Mesmo alegando não entender muito de política, Kátia Gonçalves Santos (*), de 16 anos, que estuda numa instituição pública da zona oeste de São Paulo, também defende o voto “como crucial para tentar reverter o atual cenário do país“, que a preocupa principalmente pelos problemas de educação pública e crise econômica. “Sinto que fiquei um pouco defasada por causa da pandemia (na escola) e a educação do ensino público já não era boa. Também houve um aumento de tudo (preços), gasolina, alimentos. Isso impactou bastante a vida da minha família. Meu irmão, no início da pandemia, estava trabalhando, mas a empresa teve que cortar gastos. Ele foi demitido e ainda não conseguiu arrumar um emprego fixo”, conta ela sobre o primogênito de 21 anos, estudante de Engenharia Civil.

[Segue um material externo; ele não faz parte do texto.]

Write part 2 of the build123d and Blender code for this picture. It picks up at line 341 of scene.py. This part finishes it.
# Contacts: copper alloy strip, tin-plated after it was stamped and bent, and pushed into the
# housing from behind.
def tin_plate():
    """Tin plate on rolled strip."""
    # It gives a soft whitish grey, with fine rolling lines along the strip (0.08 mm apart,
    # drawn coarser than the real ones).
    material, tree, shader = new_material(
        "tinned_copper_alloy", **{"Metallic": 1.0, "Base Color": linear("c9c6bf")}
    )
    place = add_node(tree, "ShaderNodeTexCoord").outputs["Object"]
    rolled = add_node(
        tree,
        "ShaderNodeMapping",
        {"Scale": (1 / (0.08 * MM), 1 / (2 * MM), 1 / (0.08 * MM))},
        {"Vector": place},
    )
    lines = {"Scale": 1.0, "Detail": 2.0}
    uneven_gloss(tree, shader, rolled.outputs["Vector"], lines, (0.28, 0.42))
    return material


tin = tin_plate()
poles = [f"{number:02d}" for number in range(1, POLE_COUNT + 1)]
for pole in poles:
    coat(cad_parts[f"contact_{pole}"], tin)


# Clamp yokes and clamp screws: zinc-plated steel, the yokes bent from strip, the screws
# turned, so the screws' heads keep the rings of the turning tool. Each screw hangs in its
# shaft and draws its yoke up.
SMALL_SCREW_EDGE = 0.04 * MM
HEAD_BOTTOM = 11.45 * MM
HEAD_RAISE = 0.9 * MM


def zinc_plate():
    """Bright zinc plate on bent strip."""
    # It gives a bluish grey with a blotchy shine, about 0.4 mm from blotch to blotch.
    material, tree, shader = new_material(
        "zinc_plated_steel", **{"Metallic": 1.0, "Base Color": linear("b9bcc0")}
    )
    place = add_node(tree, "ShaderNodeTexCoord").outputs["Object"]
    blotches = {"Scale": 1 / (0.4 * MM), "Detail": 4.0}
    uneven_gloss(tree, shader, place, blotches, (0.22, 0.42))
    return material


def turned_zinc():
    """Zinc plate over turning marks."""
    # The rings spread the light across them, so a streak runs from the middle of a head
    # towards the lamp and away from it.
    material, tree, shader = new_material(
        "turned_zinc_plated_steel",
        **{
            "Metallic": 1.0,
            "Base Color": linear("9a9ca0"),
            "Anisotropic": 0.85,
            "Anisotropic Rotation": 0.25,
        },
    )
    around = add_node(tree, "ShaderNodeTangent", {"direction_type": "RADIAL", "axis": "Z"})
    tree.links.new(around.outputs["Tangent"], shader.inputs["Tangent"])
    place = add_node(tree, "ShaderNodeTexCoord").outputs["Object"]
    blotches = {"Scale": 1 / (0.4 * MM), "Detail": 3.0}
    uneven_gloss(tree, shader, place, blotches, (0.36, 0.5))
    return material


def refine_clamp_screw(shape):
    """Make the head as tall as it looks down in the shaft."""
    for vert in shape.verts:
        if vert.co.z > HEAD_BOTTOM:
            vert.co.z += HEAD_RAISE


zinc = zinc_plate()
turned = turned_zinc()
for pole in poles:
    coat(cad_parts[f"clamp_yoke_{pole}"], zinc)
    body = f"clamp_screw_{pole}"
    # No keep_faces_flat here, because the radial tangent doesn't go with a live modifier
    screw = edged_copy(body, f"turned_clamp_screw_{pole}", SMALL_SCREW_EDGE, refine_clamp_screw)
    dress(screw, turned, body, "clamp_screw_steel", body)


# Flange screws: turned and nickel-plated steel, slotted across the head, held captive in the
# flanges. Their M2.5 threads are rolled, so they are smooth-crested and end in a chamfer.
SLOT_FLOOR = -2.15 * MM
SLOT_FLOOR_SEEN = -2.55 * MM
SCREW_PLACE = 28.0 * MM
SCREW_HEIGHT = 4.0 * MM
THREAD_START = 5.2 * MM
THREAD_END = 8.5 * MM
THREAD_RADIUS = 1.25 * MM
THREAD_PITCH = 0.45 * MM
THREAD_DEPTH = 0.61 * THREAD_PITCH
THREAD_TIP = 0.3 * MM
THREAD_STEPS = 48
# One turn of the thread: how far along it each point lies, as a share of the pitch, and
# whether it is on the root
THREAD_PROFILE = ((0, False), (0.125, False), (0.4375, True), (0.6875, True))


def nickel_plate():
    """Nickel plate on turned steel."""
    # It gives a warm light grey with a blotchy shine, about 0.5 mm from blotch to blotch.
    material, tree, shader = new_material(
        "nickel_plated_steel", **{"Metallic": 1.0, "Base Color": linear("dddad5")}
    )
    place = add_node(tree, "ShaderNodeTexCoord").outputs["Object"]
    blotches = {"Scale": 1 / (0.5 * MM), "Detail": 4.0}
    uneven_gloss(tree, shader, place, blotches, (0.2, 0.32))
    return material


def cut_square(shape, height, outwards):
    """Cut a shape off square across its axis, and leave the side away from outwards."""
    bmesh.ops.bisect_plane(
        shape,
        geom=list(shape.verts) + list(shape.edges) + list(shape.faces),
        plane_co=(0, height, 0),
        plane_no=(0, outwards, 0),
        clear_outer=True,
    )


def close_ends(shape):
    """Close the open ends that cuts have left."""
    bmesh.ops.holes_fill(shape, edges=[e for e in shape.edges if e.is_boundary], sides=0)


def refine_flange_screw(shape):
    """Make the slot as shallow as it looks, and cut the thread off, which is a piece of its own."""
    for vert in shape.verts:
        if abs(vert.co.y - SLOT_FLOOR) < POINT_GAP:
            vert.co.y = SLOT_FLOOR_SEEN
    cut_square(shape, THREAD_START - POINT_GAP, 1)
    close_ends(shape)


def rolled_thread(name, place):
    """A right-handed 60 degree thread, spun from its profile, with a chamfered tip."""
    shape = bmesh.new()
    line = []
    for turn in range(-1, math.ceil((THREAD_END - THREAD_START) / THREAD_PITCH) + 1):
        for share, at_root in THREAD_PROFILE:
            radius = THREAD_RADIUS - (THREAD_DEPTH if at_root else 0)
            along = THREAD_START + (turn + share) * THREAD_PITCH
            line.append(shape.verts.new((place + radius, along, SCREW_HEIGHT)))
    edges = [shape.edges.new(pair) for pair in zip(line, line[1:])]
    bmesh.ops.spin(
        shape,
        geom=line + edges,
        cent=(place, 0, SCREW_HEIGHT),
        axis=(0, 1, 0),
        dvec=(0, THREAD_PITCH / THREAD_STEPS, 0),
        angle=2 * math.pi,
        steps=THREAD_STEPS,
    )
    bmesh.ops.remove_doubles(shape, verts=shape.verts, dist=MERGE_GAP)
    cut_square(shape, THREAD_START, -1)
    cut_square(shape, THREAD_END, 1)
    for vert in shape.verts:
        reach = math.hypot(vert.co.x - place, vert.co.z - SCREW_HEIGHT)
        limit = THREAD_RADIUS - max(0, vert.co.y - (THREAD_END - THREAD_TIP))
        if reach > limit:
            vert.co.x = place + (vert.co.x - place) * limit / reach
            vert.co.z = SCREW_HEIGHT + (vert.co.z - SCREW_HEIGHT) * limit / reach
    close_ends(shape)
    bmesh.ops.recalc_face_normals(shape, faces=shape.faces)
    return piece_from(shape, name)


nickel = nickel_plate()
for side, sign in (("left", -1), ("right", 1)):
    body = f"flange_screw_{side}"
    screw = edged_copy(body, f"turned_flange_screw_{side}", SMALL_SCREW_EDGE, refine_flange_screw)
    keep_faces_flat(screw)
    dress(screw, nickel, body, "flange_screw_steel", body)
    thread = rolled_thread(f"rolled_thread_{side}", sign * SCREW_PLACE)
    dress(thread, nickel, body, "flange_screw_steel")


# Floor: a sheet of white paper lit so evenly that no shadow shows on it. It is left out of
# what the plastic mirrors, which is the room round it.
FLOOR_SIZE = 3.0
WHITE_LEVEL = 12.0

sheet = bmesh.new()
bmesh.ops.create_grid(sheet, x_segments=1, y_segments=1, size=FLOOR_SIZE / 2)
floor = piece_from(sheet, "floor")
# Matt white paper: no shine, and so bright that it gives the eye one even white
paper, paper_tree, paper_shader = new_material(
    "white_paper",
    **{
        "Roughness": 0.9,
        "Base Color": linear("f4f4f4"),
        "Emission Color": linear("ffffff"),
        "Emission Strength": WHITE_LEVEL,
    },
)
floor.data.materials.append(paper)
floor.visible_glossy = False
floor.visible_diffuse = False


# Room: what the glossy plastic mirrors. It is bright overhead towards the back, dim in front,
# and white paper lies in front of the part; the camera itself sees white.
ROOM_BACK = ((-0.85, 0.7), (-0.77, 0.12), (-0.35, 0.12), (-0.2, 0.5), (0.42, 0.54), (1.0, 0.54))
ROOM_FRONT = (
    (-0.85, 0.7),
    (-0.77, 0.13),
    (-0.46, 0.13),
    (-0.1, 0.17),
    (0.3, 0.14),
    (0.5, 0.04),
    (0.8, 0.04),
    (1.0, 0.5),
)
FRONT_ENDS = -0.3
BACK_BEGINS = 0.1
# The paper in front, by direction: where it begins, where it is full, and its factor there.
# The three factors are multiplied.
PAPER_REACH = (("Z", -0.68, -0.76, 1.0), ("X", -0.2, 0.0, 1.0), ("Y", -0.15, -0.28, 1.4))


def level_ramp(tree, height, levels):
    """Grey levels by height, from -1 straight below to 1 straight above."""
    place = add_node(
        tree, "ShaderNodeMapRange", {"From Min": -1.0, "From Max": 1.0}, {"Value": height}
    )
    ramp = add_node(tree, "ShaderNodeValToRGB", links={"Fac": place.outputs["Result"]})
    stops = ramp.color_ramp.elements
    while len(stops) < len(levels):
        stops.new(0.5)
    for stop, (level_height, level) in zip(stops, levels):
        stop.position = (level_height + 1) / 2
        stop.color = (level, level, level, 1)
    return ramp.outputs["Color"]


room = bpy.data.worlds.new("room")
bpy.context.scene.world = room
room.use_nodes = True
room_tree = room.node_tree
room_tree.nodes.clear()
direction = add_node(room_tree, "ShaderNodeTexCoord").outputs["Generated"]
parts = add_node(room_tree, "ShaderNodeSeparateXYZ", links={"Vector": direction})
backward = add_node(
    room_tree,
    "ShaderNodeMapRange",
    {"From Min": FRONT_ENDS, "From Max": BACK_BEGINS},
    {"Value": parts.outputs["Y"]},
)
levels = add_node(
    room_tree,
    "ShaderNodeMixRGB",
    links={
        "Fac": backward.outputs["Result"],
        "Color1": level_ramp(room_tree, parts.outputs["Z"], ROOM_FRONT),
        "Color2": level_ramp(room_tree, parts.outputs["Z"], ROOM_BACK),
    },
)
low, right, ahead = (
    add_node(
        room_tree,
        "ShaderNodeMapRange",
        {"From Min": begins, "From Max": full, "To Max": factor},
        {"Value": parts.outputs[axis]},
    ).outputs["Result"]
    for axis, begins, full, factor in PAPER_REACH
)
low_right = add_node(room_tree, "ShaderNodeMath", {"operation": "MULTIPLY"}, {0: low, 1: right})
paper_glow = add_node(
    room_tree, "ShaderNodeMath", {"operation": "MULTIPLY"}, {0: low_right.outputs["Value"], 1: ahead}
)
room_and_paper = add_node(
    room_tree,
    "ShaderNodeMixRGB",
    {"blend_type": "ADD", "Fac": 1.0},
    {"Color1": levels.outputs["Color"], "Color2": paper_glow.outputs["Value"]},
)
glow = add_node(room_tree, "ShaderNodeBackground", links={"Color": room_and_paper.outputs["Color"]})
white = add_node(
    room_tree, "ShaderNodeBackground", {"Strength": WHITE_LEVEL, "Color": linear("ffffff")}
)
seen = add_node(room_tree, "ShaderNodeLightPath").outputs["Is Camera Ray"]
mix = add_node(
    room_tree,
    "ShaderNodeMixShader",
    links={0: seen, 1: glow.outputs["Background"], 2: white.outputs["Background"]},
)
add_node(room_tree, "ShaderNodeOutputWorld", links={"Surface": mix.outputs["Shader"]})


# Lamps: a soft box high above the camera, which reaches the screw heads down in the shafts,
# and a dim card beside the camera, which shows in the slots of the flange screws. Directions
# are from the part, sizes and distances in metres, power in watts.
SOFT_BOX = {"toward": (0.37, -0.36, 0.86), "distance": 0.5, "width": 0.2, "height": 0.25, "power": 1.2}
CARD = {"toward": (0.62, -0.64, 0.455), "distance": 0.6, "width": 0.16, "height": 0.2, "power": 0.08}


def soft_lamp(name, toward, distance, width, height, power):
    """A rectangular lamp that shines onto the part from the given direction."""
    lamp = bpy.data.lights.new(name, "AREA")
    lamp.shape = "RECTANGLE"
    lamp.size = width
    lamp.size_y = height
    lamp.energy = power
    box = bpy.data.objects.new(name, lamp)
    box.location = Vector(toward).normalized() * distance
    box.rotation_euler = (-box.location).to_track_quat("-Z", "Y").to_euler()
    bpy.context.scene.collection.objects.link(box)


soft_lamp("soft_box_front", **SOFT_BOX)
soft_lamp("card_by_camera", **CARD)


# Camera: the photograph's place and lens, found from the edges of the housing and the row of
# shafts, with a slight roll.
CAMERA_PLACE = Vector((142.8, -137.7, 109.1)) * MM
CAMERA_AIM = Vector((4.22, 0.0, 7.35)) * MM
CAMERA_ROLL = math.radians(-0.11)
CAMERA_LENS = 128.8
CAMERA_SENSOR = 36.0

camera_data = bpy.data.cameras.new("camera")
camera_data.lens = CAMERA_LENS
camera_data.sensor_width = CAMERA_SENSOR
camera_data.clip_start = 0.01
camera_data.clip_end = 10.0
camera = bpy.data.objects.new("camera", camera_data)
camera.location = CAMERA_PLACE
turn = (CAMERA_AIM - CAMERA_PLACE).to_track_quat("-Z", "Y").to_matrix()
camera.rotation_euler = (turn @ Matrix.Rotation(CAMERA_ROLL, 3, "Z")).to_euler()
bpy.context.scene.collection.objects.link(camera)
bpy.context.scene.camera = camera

“E são muitas as famílias que foram afetadas como ele”, lamenta. A Diretora de Inteligência da Quid, Maíra Berutti, responsável pela pesquisa, destaca como “o ponto alto da rejeição de Bolsonaro” o modo como o presidente lidou com a pandemia e suas consequências. “Tem alguns alguns olhares possíveis que se refletem nas coisas que impactaram no dia a dia desses jovens”, chama atenção a comunicóloga e especialista em Pesquisa de Mercado em Comunicações, pela Universidade de São Paulo (USP). “É uma característica de fato dessa geração buscar mudanças, então, tem muita insatisfação em relação ao governo e enxergando o voto como um instrumento para essas mudanças se efetivarem na vida deles”, completa.

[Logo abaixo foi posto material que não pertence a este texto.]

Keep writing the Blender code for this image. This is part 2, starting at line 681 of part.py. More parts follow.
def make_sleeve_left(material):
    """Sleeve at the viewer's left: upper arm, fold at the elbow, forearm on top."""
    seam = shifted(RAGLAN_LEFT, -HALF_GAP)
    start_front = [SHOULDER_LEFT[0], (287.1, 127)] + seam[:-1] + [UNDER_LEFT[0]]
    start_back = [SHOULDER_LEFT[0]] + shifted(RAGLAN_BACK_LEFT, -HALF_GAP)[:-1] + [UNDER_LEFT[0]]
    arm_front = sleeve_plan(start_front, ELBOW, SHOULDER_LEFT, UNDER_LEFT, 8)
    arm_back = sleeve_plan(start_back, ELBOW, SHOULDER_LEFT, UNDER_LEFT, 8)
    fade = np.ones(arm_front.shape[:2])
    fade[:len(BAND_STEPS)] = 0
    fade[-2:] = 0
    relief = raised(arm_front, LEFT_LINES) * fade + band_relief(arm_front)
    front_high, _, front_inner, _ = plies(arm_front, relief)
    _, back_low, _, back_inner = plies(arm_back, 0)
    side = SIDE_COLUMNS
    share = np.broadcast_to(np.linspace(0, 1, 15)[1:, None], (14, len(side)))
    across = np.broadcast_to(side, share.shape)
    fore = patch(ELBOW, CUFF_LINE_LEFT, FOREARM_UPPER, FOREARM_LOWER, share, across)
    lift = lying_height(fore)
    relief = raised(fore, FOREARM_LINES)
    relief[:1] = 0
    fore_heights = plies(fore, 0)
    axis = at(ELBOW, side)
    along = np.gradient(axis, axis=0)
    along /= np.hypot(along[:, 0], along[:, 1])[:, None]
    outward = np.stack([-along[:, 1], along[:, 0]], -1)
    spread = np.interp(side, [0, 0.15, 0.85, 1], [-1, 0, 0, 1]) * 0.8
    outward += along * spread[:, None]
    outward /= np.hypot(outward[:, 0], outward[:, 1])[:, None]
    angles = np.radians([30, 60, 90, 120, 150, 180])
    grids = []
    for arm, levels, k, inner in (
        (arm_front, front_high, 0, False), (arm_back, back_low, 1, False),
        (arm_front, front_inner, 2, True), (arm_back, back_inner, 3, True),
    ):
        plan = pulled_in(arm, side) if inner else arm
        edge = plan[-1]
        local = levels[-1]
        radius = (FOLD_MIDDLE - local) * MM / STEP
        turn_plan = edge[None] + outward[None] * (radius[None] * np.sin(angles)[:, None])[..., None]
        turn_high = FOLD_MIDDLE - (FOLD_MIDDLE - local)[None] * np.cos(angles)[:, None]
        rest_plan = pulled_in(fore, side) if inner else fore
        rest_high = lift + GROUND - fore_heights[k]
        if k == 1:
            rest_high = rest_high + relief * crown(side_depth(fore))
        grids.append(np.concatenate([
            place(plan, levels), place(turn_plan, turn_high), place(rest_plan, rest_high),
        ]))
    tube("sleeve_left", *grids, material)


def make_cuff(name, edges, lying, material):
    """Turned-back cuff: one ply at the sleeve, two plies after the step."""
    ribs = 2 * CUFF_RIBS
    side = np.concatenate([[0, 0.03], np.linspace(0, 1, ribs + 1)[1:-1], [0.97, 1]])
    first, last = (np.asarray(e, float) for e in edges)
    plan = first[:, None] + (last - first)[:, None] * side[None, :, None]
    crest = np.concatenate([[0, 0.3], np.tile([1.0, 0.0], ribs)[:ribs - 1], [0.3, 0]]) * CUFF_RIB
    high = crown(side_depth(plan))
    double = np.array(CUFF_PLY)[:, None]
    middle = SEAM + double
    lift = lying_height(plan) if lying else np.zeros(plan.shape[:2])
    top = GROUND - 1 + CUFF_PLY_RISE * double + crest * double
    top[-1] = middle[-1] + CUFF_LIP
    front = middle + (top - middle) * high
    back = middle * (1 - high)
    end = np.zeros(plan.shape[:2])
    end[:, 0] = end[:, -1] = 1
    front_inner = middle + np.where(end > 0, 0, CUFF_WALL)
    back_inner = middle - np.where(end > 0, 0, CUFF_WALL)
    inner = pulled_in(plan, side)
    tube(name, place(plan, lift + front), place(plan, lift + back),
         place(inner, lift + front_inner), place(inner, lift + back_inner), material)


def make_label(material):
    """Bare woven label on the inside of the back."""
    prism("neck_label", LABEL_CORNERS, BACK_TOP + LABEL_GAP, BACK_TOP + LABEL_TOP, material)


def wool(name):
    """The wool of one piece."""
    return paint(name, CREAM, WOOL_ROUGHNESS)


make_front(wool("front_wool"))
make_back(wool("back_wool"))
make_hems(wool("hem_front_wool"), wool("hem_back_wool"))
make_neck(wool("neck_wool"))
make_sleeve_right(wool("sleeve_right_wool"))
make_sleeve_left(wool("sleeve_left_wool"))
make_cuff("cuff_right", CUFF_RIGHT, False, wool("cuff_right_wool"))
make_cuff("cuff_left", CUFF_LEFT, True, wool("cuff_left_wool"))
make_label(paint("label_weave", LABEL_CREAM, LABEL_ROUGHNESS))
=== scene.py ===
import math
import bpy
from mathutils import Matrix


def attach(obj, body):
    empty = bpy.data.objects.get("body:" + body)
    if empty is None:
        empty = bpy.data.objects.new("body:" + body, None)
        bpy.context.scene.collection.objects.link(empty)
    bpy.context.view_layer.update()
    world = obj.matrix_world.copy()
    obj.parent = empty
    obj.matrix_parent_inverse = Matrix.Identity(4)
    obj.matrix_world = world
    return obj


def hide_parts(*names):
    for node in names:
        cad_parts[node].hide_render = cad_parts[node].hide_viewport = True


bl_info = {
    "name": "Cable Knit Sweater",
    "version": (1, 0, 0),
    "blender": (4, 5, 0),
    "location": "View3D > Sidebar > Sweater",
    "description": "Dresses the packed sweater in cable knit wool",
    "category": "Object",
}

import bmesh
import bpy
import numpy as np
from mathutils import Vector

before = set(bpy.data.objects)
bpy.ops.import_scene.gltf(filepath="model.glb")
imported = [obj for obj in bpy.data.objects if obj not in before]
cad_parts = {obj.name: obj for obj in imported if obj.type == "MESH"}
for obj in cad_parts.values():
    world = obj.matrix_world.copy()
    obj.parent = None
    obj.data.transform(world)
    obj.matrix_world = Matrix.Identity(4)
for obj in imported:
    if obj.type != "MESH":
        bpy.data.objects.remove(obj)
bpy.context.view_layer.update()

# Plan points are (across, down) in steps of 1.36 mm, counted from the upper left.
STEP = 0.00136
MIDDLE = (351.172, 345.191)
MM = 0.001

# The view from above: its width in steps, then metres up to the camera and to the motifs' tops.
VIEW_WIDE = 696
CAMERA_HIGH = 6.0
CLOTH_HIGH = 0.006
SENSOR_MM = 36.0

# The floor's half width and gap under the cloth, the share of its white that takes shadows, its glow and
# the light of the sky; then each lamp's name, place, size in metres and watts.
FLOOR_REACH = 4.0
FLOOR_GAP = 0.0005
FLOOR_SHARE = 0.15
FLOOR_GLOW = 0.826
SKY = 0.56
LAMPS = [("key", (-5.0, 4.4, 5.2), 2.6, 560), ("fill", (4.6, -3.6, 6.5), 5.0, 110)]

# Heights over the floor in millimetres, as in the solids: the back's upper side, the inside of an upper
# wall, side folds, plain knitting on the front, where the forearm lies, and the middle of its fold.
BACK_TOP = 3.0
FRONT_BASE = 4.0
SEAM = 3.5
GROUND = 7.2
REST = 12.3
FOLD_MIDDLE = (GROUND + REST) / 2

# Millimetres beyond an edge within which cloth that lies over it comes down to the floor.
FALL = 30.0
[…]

O estudo ouviu adolescentes de 16 a 17 anos que não debatem política no dia a dia, em seis grupos de discussões em São Paulo e Recife, todos eles da classe C. Apesar do recorte, o levantamento também encontrou fatores universais que explicam ainda a baixa participação desse grupo registrada até o momento pelo Tribunal Superior Eleitoral (TSE).

 

Afastamento eleitoral

A pouco menos de uma semana do prazo final para emissão do título, – que se encerra no dia 4 de maio –, 1.1051.184 jovens estavam cadastrados para votar. O que representa 17,46% dessa população (confira o gráfico abaixo) estimada em 6.021.961 de adolescentes que podem participar do pleito no dia 2 de outubro. Houve um salto de quase 100 mil novas solicitações apenas no final de março devido às campanhas na internet. Mas a participação desse eleitorado ainda pode ficar abaixo de 1% pela primeira vez.